» **Your goal**:
Output all lines exactly.

» **Source excerpt**:
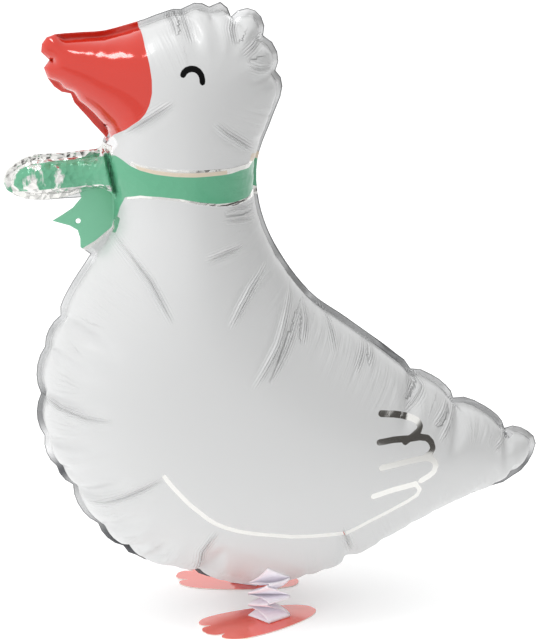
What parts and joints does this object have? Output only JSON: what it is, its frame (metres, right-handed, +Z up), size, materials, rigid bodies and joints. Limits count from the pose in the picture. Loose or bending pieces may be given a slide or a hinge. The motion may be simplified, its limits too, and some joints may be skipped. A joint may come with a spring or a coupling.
{
  "type": "goose foil balloon",
  "caption": "Goose foil balloon with a bow, standing on folded paper legs and card feet.",
  "frame": {"origin": "centre of the bounding box on the floor, between the feet", "axes": "+Z up, the goose faces -X, its left side faces -Y, the weld lies in the plane Y = 0"},
  "size_m": [0.5434, 0.2204, 0.6175],
  "materials": {
    "foil": "satin pearl white printed foil film; printed red beak, green bow and scarf, bare silver wing lines",
    "paper": "matt white paper",
    "card": "coated card, printed orange red"
  },
  "bodies": {
    "root": {"balloon": "foil", "leg_left_strip_a": "paper", "leg_left_strip_b": "paper", "leg_right_strip_a": "paper", "leg_right_strip_b": "paper", "foot_left": "card", "foot_right": "card"}
  },
  "joints": []
}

» **Solved exercise**:
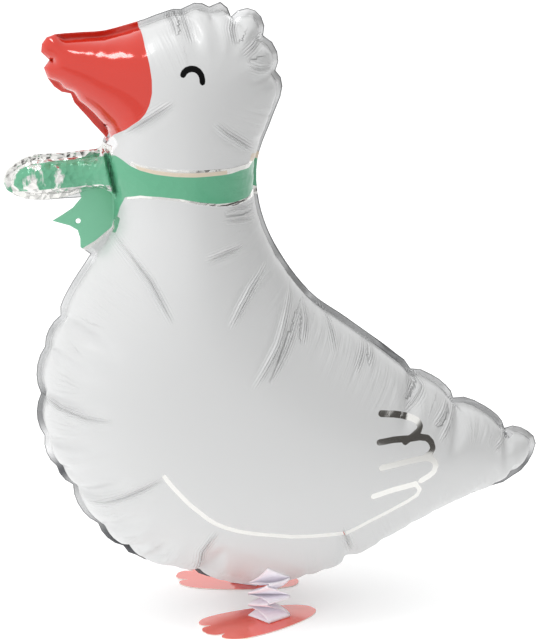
What parts and joints does this object have? Output only JSON: what it is, its frame (metres, right-handed, +Z up), size, materials, rigid bodies and joints. Limits count from the pose in the picture. Loose or bending pieces may be given a slide or a hinge. The motion may be simplified, its limits too, and some joints may be skipped. A joint may come with a spring or a coupling.
{
  "type": "goose foil balloon",
  "caption": "Goose foil balloon with a bow, standing on folded paper legs and card feet.",
  "frame": {"origin": "centre of the bounding box on the floor, between the feet", "axes": "+Z up, the goose faces -X, its left side faces -Y, the weld lies in the plane Y = 0"},
  "size_m": [0.5434, 0.2204, 0.6175],
  "materials": {
    "foil": "satin pearl white printed foil film; printed red beak, green bow and scarf, bare silver wing lines",
    "paper": "matt white paper",
    "card": "coated card, printed orange red"
  },
  "bodies": {
    "root": {"balloon": "foil", "leg_left_strip_a": "paper", "leg_left_strip_b": "paper", "leg_right_strip_a": "paper", "leg_right_strip_b": "paper", "foot_left": "card", "foot_right": "card"}
  },
  "joints": []
}